-- start RECORDED DATA --

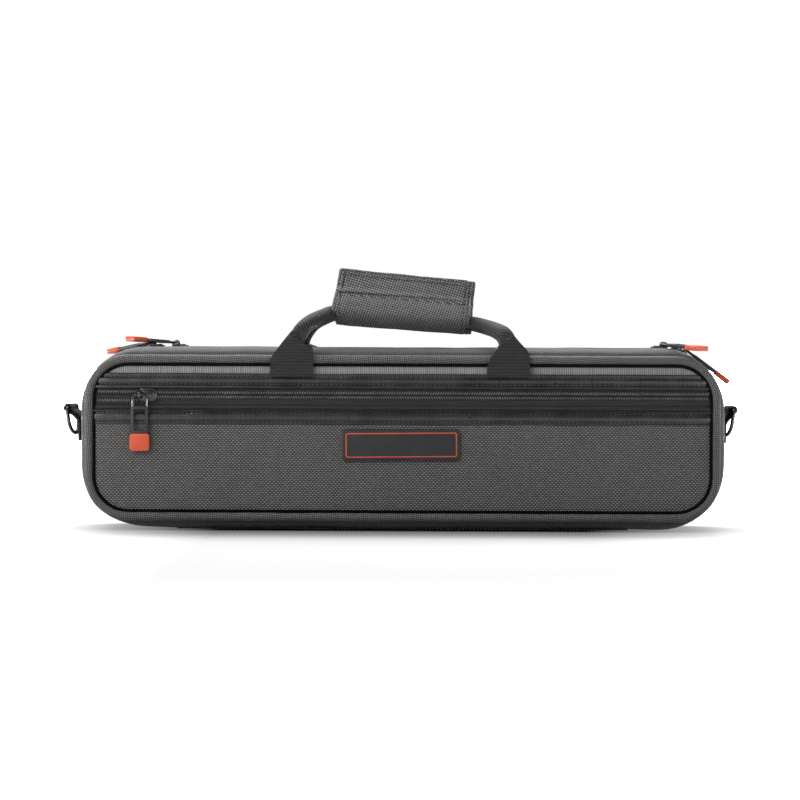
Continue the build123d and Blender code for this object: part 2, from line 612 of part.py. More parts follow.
def build_door():
    """The rear ring of the case, with its flat back."""
    cord = piping(1)
    save("rear_piping", cord)
    save("door_gusset", gusset(1, DOOR_ZIP_Y, cord))
    tape, teeth = zip_rows(DOOR_ZIP_Y, 1)
    save("door_zip_tape", tape)
    save("door_zip_teeth", teeth)
    save("back_panel", slab(RectangleRounded(SEAM_LENGTH, SEAM_HEIGHT, SEAM_RADIUS), PANEL_BACK, PANEL_FRONT))
    inside = RectangleRounded(SEAM_LENGTH - 2 * SEAM_GAP, SEAM_HEIGHT - 2 * SEAM_GAP, SEAM_RADIUS - SEAM_GAP)
    board_front = PANEL_BACK - BOARD
    save("back_board", slab(inside, board_front, PANEL_BACK))
    fold = DOOR_ZIP_Y + TAPE_SHOWN
    wall = crest_ring(fold + HEM, BOARD_FRONT, -FOAM_WALL, -FOAM_WALL - BACK_WALL)
    foot = slab(inside, BOARD_FRONT, board_front) - slab(crest(-FOAM_WALL - BACK_WALL), 0, PANEL_FRONT)
    save("back_lining", wall + foot)
    zip_edge = DOOR_ZIP_Y + ZIP_GAP / 2
    save("door_hinge_leaf", hinge_strip(zip_edge, SHOULDER_START, [zip_edge], [fold]))


def build_handle():
    """Both straps and both halves of the padded wrap."""
    for side, name, tape_name in ((-1, "front", "grip_hook_tape"), (1, "rear", "grip_loop_tape")):
        save(f"handle_strap_{name}", strap(side))
        save(f"grip_wrap_{name}", grip_wrap(side))
        save(tape_name, touch_tape(side))


def build_fittings():
    """Five sliders, each with its pull and tip."""
    teeth_lift = TEETH_OUTER + POCKET_TEETH_TOP
    pocket_x = POCKET_SLIDER_INSET - SEAM_LENGTH / 2
    pocket = Pos(pocket_x, -PANEL_FRONT - teeth_lift, POCKET_ZIP_Z) * Rot(90, 0, 0)
    lid_inner = on_top(1, LID_SLIDER_INSET, LID_ZIP_Y)
    lid_outer = on_corner(1, LID_CORNER_ANGLE, LID_ZIP_Y)
    door_inner = on_top(-1, DOOR_INNER_INSET, DOOR_ZIP_Y)
    door_outer = on_top(-1, DOOR_OUTER_INSET, DOOR_ZIP_Y)
    zip_fitting("pocket", pocket, -POCKET_EYE_OFFSET, POCKET_PULL_TURN, POCKET_PULL_TIP)
    zip_fitting("lid_inner", lid_inner, EYE_OFFSET, LID_INNER_TURN, LID_INNER_TIP)
    zip_fitting("lid_outer", lid_outer, EYE_OFFSET, LID_OUTER_TURN, LID_OUTER_TIP)
    zip_fitting("door_inner", door_inner, -EYE_OFFSET, DOOR_INNER_TURN, DOOR_INNER_TIP)
    zip_fitting("door_outer", door_outer, -EYE_OFFSET, DOOR_OUTER_TURN, DOOR_OUTER_TIP)


build_front()
build_badge()
build_lid()
build_core()
build_door()
build_handle()
build_fittings()
save("d_ring_left", d_ring(-1))
save("d_ring_right", d_ring(1))
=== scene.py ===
# %% [markdown]
# # Dressing a soft flute case
#
# The case is already packed as a set of plain solids that move on their joints. This notebook loads
# them as a fixed frame, and then makes the cloth, zippers, webbing and padding that cover them. Each
# piece is made by hand: a primitive is added where it belongs, shaped in edit mode, and finished with
# modifiers. Sizes are in millimetres and are turned into metres by `mm`.

# %% Load the frame
from math import cos, exp, pi, radians, sin

import bmesh
import bpy
import numpy as np
from mathutils import Matrix, Vector, noise


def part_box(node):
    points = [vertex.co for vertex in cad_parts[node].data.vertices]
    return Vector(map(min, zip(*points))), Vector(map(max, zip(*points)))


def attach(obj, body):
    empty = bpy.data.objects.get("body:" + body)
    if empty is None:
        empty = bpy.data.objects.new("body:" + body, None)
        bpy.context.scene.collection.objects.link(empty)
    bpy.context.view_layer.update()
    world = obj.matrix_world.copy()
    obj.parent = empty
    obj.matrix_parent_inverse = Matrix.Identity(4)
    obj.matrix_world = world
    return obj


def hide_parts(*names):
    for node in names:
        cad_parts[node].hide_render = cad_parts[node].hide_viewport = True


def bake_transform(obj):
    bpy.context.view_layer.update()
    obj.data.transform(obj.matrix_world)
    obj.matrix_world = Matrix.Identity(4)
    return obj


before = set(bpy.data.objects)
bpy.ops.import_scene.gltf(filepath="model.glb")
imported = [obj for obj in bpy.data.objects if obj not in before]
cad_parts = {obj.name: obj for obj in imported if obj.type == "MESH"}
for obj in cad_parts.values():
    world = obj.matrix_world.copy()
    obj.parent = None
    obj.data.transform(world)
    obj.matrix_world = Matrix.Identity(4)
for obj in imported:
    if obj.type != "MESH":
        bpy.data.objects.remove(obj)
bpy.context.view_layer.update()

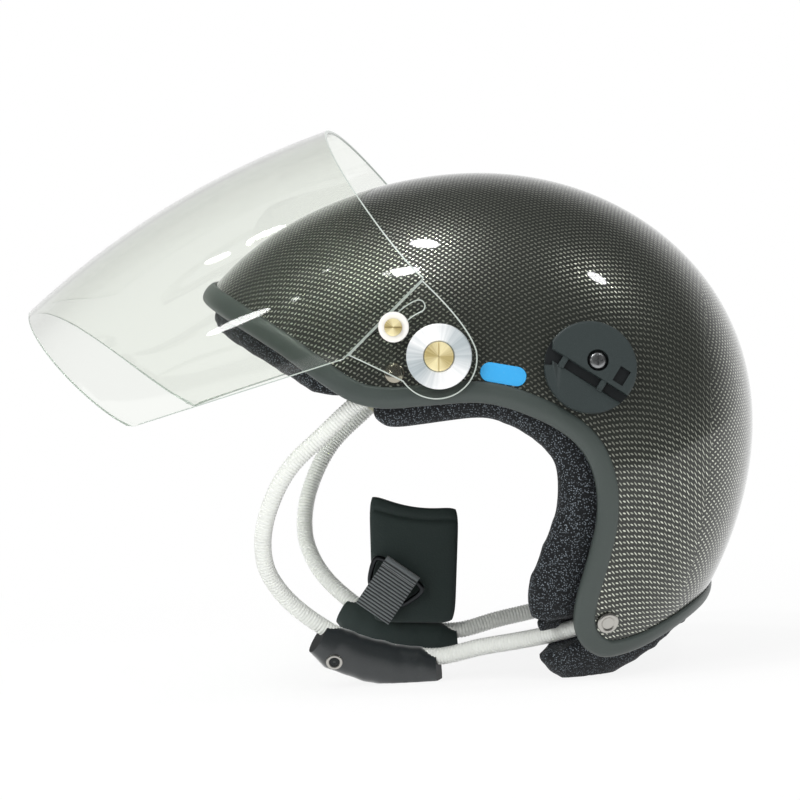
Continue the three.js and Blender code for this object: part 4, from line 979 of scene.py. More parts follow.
def woven_webbing(colours):
    """Woven polyester webbing: shiny ribs 1.7 mm apart that run along the fold, their shine painted
    into the colour as a lighter grey on the crests.
    """
    material, tree, shader = new_material("woven polyester webbing", roughness=0.6)
    shader.inputs["Sheen Weight"].default_value = 0.2
    uv = add_node(tree, "ShaderNodeUVMap", uv_map="Weave").outputs[0]
    ribs = add_node(tree, "ShaderNodeTexWave",
                    {"Vector": uv, "Scale": 1 / (WEBBING_PITCH * WAVE_TURNS), "Distortion": 0.6,
                     "Detail": 2.0}, bands_direction="Y").outputs["Fac"]
    # The rib crests are painted a lighter grey: a painted highlight for their shine.
    tint = add_node(tree, "ShaderNodeMix", {0: ribs, 6: colours.webbing, 7: linear(0x7E8486)},
                    data_type="RGBA").outputs[2]
    tree.links.new(tint, shader.inputs["Base Color"])
    height = add_node(tree, "ShaderNodeBump", {"Height": ribs, "Strength": 0.8,
                                               "Distance": 0.0005}).outputs[0]
    tree.links.new(height, shader.inputs["Normal"])
    return material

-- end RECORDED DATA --

- GIVEN REQUEST -
Start with the line that contains "build_front()" and end with the line that contains "for node in"; give those lines again exactly, and no others.

- RESULT OF THIS EXERCISE -
build_front()
build_badge()
build_lid()
build_core()
build_door()
build_handle()
build_fittings()
save("d_ring_left", d_ring(-1))
save("d_ring_right", d_ring(1))
=== scene.py ===
# %% [markdown]
# # Dressing a soft flute case
#
# The case is already packed as a set of plain solids that move on their joints. This notebook loads
# them as a fixed frame, and then makes the cloth, zippers, webbing and padding that cover them. Each
# piece is made by hand: a primitive is added where it belongs, shaped in edit mode, and finished with
# modifiers. Sizes are in millimetres and are turned into metres by `mm`.

# %% Load the frame
from math import cos, exp, pi, radians, sin

import bmesh
import bpy
import numpy as np
from mathutils import Matrix, Vector, noise


def part_box(node):
    points = [vertex.co for vertex in cad_parts[node].data.vertices]
    return Vector(map(min, zip(*points))), Vector(map(max, zip(*points)))


def attach(obj, body):
    empty = bpy.data.objects.get("body:" + body)
    if empty is None:
        empty = bpy.data.objects.new("body:" + body, None)
        bpy.context.scene.collection.objects.link(empty)
    bpy.context.view_layer.update()
    world = obj.matrix_world.copy()
    obj.parent = empty
    obj.matrix_parent_inverse = Matrix.Identity(4)
    obj.matrix_world = world
    return obj


def hide_parts(*names):
    for node in names:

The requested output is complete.